The case was referred to a second Asylum and Immigration tribunal, in August 2007. The judge, Geraint Jones, dismissed the appeal, observing in passing that it made no difference that the appellant was "a jolly good chap".
"And that," I ask Ajagbonna, "was the exact phrase he used?" "Yes. We appealed against that decision, and asked for what is termed leave for reconsideration of the case."
On 23 October this year, a month after his course had begun at Sheffield, Ajagbonna, still in Luton, was informed that his request for reconsideration had been refused. Last week, he lodged his final appeal against the decision. If and when this fails, he will have exhausted every option short of appealing for a judicial review before the law lords; Ajagbonna has no idea how he would fund such an action.
The persistence with which the Home Office has prosecuted this case surprised many observers – not least because Ajagbonna is easily the most distinguished product of a school which has been ridiculed in the conservative press for its "flagship" status in the City Academy scheme supported by both Tony Blair and Gordon Brown. The authorities' unforgiving pursuit of Ajagbonna is in marked contrast to their apparent attitude to the 430,000 more secretive illegal immigrants and failed asylum-seekers who, by the government's own reckoning, were still in the country in 2005.

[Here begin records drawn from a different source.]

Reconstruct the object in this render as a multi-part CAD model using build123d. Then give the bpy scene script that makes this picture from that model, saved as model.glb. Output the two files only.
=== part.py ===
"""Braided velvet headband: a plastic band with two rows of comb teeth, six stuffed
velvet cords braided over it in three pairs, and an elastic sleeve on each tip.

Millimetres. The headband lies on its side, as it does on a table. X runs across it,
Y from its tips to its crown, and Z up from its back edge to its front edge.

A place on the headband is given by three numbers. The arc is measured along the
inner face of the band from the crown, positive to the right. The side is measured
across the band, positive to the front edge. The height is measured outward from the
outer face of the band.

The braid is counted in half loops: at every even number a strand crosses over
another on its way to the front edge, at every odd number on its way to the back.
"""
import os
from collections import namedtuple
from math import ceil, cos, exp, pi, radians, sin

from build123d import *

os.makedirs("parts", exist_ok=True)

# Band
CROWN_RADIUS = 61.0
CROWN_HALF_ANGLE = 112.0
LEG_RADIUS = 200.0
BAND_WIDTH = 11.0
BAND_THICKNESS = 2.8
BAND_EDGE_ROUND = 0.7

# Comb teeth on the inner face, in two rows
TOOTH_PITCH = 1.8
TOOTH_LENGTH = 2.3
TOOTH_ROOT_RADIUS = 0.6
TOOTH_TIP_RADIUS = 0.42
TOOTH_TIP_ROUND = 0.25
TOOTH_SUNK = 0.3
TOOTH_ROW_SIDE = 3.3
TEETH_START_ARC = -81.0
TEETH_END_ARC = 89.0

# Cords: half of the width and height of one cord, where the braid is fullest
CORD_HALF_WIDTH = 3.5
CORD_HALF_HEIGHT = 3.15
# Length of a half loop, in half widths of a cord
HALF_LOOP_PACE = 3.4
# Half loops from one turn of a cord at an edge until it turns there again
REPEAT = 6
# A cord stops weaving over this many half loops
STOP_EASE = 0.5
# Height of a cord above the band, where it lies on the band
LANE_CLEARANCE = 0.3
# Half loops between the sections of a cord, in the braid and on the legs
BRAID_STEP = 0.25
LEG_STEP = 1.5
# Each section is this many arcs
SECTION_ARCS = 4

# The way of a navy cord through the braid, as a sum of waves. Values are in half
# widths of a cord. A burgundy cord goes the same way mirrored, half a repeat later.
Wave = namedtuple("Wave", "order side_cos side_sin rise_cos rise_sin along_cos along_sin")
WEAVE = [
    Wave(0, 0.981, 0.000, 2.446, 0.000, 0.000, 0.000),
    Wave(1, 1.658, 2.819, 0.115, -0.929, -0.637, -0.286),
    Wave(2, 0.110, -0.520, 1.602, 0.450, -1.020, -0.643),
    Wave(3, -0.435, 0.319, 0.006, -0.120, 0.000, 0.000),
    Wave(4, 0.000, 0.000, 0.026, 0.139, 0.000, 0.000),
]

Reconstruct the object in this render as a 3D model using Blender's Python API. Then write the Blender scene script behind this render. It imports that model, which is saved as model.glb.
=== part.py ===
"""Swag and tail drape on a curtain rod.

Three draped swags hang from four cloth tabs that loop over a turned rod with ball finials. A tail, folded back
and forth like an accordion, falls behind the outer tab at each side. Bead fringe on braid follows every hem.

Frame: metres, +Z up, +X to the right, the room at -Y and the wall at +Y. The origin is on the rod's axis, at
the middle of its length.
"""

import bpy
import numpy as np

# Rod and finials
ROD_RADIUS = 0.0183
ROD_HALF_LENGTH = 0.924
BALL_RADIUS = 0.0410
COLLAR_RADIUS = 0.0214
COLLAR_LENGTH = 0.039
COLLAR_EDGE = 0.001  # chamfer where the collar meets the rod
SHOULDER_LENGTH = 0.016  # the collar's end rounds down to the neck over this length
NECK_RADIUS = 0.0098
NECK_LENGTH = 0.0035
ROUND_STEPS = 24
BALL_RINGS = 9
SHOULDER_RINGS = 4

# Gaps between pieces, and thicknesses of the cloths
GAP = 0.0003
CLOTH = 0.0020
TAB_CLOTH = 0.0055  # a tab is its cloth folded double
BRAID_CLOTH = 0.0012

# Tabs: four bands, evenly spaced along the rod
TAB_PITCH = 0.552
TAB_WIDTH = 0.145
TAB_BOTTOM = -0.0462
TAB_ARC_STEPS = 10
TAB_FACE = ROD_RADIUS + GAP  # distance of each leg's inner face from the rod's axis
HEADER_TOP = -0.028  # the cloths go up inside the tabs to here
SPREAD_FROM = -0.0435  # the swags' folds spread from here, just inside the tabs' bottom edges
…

"Recently," Ajagbonna tells me, "my auntie asked me whether, if I'd known what would happen, I would have come to the UK. I say, with my hand on my heart, that I would not. Not if I knew I was going to lose the dignity I fought so hard to earn. I feel like an animal, caged. Even in poverty I would have a chance to improve myself. And that's what I came here to do: improve myself. I feel totally ground down. I am at the mercy of people I don't even know."
"How has it affected your mental state?"
"I'm depressed. How couldn't I be? How do I define myself now? What am I? I am clearly, in their eyes, not British. I'm not Nigerian; I have lost that contact. I haven't seen my mother since 1999. So who am I? Mr Sutton told me I'm like a water hyacinth, that has no roots at all, but simply floats."

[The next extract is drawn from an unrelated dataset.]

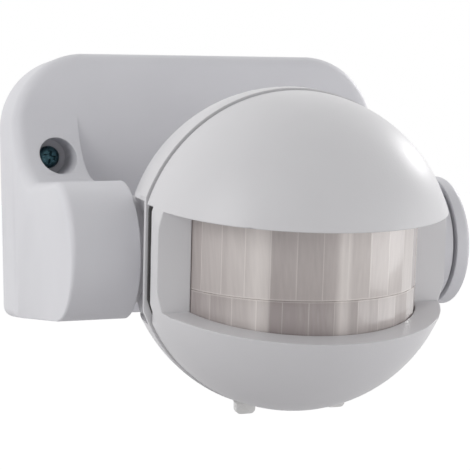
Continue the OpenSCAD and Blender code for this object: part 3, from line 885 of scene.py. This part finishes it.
def makeRearShell():
    h = head
    shell = addBall("rearShell", (h["rear"],) * 3)
    cutOff(shell, (0, h["rearRim"], 0), (0, -1, 0))
    cutOff(shell, (0, h["backCut"], 0), (0, 1, 0))
    for side in (-1, 1):
        cutOff(shell, (side * h["flat"], 0, 0), (side, 0, 0))
    hollow = addBall("hollow", (h["rear"] - h["wall"],) * 3)
    cutOff(hollow, (0, h["backCut"] - h["wall"], 0), (0, 1, 0))
    cutOff(hollow, (0, h["rearRim"] - 4, 0), (0, -1, 0))
    for side in (-1, 1):
        cutOff(hollow, (side * 31.8, 0, 0), (side, 0, 0))
    cheekWall = addBlock("cheekWall", (h["cheekX"] - h["wall"], -10, h["cheekBottom"] - h["wall"]),
                         (45, 45, h["cheekTop"] + h["wall"]))
    combine(hollow, mirrored(cheekWall), "DIFFERENCE")
    combine(shell, hollow, "DIFFERENCE")
    cheek = addBlock("cheek", (h["cheekX"], h["rearRim"] + 1.2, h["cheekBottom"]), (45, 45, h["cheekTop"]))
    combine(shell, mirrored(cheek), "DIFFERENCE")
    step = addBlock("step", (h["stepX"], 1, -50), (45, 50, 50))
    combine(shell, mirrored(step), "DIFFERENCE")
    collar = addRod("collar", "x", h["cheekX"] - 1, h["collarX"], h["collar"], (axleY, axleZ))
    trunnion = addRod("trunnion", "x", h["collarX"] - 1, h["trunnionEnd"], h["trunnion"], (axleY, axleZ))
    combine(collar, trunnion, "UNION")
    combine(shell, mirrored(collar), "UNION")
    bore = addRod("bore", "x", 25, 50, h["bore"], (axleY, axleZ))
    combine(shell, mirrored(bore), "DIFFERENCE")
    for z in (-h["postZ"], h["postZ"]):
        post = addRod("post", "y", h["rearRim"], 26, 4.4, (h["postX"], z), sides=64)
        combine(post, addBall("cap", (h["rear"] - h["wall"] / 2,) * 3, around=96, along=48), "INTERSECT")
        combine(shell, mirrored(post), "UNION")
        well = addRod("well", "y", h["postSeat"], 40, 3.2, (h["postX"], z), sides=64)
        combine(shell, mirrored(well), "DIFFERENCE")
        hole = addRod("hole", "y", -10, h["postSeat"] + 1, 1.7, (h["postX"], z), sides=32)
        combine(shell, mirrored(hole), "DIFFERENCE")
    for x in h["knobX"]:
        hole = addRod("hole", "z", -45, -30, 2.58, (x, h["knobY"]), sides=48)
        combine(shell, hole, "DIFFERENCE")
    smooth(shell, 0.01)
    onHead(shell)
    paint(shell, shellPlastic)
    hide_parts("rear_shell")
    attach(shell, "head")


makeFrontShell()
makeRearShell()
print("head shells made")


# ---------- lens ----------

lens = {
    "radius": 29.2, "wall": 0.9, "sides": 32, "seamTurn": 2.6,
    "top": 12.6, "rowSplit": -6.5, "bottom": -15.8, "back": -8.5,
}


def makeLens():
    v = lens
    halfStep = 180 / v["sides"]
    # two rows of flat facets, the lower row turned by half a facet
    piece = addRod("fresnelLens", "z", v["rowSplit"] + 0.05, v["top"], v["radius"] + 0.1, (0, head["domeY"]),
                   sides=v["sides"], turn=v["seamTurn"])
    lower = addRod("lowerRow", "z", v["bottom"], v["rowSplit"] - 0.05, v["radius"] + 0.1, (0, head["domeY"]),
                   sides=v["sides"], turn=v["seamTurn"] + halfStep)
    waist = addRod("waist", "z", v["rowSplit"] - 1, v["rowSplit"] + 1, v["radius"] - 0.25, (0, head["domeY"]), sides=128)
    combine(piece, lower, "UNION")
    combine(piece, waist, "UNION")
    core = addRod("core", "z", v["bottom"] - 1, v["top"] + 1, v["radius"] - v["wall"], (0, head["domeY"]), sides=128)
    combine(piece, core, "DIFFERENCE")
    cutOff(piece, (0, v["back"], 0), (0, 1, 0))
    soften(piece, 0.06, 2, 8)
    onHead(piece)
    paint(piece, milkyLens)
    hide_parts("fresnel_lens")
    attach(piece, "head")


makeLens()
print("lens made")


# ---------- knobs ----------

knob = {"stem": 2.5, "top": -29, "neck": -37.4, "tip": -40.3, "half": 1.1}


def makeKnob(name, node, x):
    v = knob
    y = head["knobY"]
    piece = addRod(name, "z", v["neck"], v["top"] + 1.3, v["stem"], (x, y), sides=48)
    flange = addRod("flange", "z", v["top"] + 1.2, -25.8, 3.6, (x, y), sides=48)
    combine(piece, flange, "UNION")
    shaft = addRod("shaft", "z", -25.9, -22.2, 1.5, (x, y), sides=32)
    combine(piece, shaft, "UNION")
    blade = addBlock("blade", (x - v["stem"] + 0.05, y - v["half"], v["tip"]), (x + v["stem"] - 0.05, y + v["half"], v["neck"] + 0.2))
    bevelEdges(blade, lambda a, b: abs(a.y - b.y) > 1 and max(a.z, b.z) < v["tip"] + 0.1, 1.2, 8)
    combine(piece, blade, "UNION")
    soften(piece, 0.18, 3, 30)
    onHead(piece)
    paint(piece, naturalNylon)
    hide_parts(node)
    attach(piece, node)


makeKnob("timeKnob", "time_knob", head["knobX"][0])
makeKnob("luxKnob", "lux_knob", head["knobX"][1])
print("knobs made")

"Except that the water hyacinth is a plague."
"It used to be, but I believe they eventually found a use even for that." His experience has every quality, I suggest, of the kind of nightmarish injustice that might have been scripted by Hitchcock.
"The Home Office didn't have to hunt me down. I went to them. When I learnt there was a problem, I tried to do things correctly. The best analogy I can think of is: you fall asleep, you wake up and you discover you have been robbed. You go to the police and explain what has happened, and they arrest you. I feel as if they have taken my life away from me."
With his final appeal pending, Ajagbonna has lost his chance of attending university for another year. He spends his time at home in Luton, reading, and occasionally comes down to help out at GCA. At one point, while I was writing this article, he called and said he was becoming attracted to the idea of setting himself on fire outside Westminster. "You sound as if you think I'm joking," he said. "Well, I'm not."
His friends, both in Bedfordshire and Hornsey, continue to support him in a case which, viewed in the broader context of natural justice, appears to be one of the most absurd wastes of public money since the Lady Chatterley's Lover obscenity trial. They, like the demoralised young student, remain astonished that his predicament could have arisen in the first place, let alone continue for so long. Their anger at a bureaucratic process that has paralysed a young life is coloured by a deepening sense of gloom and bewilderment. His academic past is receding to the point that he speaks of it almost as another life. His future, which once seemed so promising, is now impossible to predict. And when it comes to the present, the only certainty about Damilola Ajagbonna's situation, to borrow a phrase that has become all too familiar from news reports concerning other young victims of circumstance, is that he found himself in "the wrong place at the wrong time": Britain, 2007.